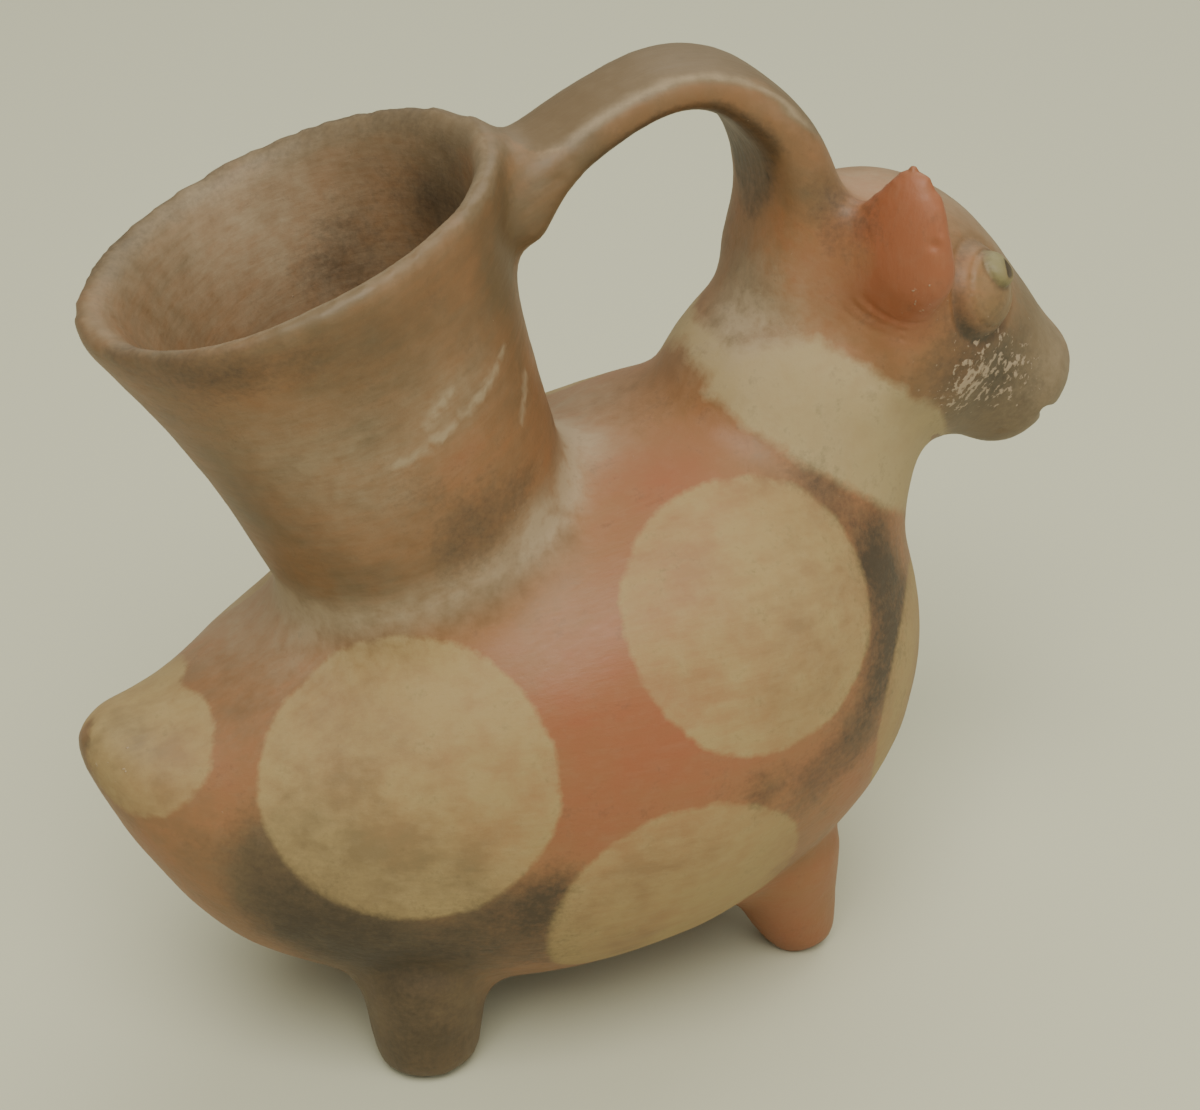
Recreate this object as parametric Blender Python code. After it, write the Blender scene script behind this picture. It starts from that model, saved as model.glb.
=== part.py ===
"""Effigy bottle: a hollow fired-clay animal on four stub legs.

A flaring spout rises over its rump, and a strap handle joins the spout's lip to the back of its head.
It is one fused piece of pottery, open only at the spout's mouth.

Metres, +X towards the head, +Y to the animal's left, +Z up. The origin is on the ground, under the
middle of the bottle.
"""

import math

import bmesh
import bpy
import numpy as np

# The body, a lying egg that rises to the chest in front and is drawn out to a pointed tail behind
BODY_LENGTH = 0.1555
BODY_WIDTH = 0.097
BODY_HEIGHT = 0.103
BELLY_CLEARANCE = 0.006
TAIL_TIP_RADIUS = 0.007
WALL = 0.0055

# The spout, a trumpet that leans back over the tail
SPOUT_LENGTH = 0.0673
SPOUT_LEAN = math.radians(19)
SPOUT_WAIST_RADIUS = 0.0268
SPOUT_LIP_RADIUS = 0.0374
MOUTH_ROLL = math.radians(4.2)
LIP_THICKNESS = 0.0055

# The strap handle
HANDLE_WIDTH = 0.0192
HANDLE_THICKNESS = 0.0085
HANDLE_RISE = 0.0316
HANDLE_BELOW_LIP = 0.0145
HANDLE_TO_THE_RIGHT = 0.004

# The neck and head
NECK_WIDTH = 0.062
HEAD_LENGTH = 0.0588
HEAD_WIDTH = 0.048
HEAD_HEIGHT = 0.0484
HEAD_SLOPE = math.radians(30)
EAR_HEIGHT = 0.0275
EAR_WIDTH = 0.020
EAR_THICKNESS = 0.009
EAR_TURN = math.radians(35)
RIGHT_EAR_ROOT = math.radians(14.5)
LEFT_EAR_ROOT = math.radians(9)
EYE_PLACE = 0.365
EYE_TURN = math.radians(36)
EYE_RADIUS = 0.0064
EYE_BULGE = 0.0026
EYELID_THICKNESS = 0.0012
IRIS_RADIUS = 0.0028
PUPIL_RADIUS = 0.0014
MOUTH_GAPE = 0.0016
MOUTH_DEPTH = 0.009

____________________

◆ Your objective
Within the listing, how many lines hold the word "behind"? Only the number is to be given.

◆ Full response
2